At 228, the language model 114 may prompt a network operator 118 for approval to execute actions determined in step 226. Alternately or in addition, some or all of the actions may be initiated automatically without user approval depending on severity or other factors determined by the enterprise organization and customized into their particular incident response plan.

FIG. 2D generally illustrates the portion of flow diagram 200 for using the language model to recover from the security incident that was eradicated in FIG. 2C.

At step 230, the language model may call one or more seventh AI model(s) 116 to execute the actions to eradicate the security incident. Alternately, if the language model 114 is not configured to prompt the network operator 118 to confirm the action to execute to eradicate the security incident, the language model 114 may automatically call the functions to eradicate the security incident without user intervention or approval.
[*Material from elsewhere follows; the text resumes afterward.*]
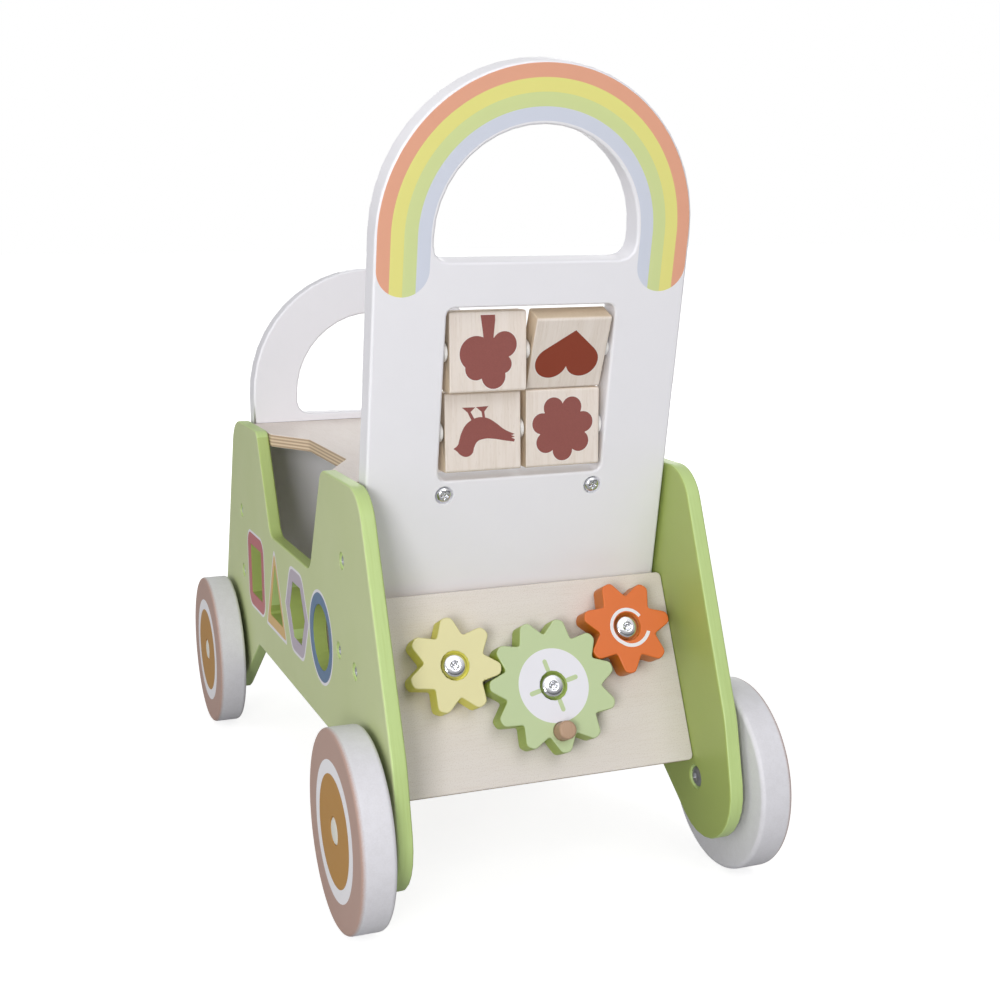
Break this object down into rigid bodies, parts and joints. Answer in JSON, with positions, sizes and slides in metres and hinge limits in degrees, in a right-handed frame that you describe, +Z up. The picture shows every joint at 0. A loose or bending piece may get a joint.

At 232, the language model 114 may call one or more eighth AI model(s) 116 to determine how to recover from the confirmed security incident. Once the security incident has been eradicated, the next step in a SANS framework is to recover from the security incident. The information received by the language model from the one or more second AI model(s) 116 above in step 210 may include information indicating network devices that are affected by the security incident. The language model 114 may be configured to determine additional functions to call (e.g., one or more eighth AI model(s) 116) to determine how to recover from the security incident.

At 234, the language model 114 may receive information on actions to execute to recover from the security incident from the one or more eighth AI model(s) 116 called in step 232. For example, the information may include how to restore systems to a known good state, validate that the real security incident has been resolved, and/or any other appropriate action that will assist in restoring the damage from the security incident.

At 236, the language model 114 may prompt a network operator 118 for approval to execute actions determined in step 234. Alternately or in addition, some or all of the actions may be initiated automatically without user approval depending on severity or other factors determined by the enterprise organization and customized into their particular incident response plan.

At step 238, the language model may call one or more ninth AI model(s) 116 to execute the actions to recovery from the security incident. Alternately, if the language model 114 is not configured to prompt the network operator 118 to confirm the action to execute to recovery from the security incident, the language model 114 may automatically call the functions to recover the security incident without user intervention or approval.

FIG. 3 illustrates an example process flow 300 for creating a customized security response plan utilizing a language model. Beyond predefined response steps, users have freedom to design their incident response strategy, including automations of actions based on incident severity or other criteria, without being restricted to specific detection and response platforms. This approach ensures a faster, more precise, and tailored response to security incidents, significantly improving efficiency and effectiveness in handling cybersecurity threats.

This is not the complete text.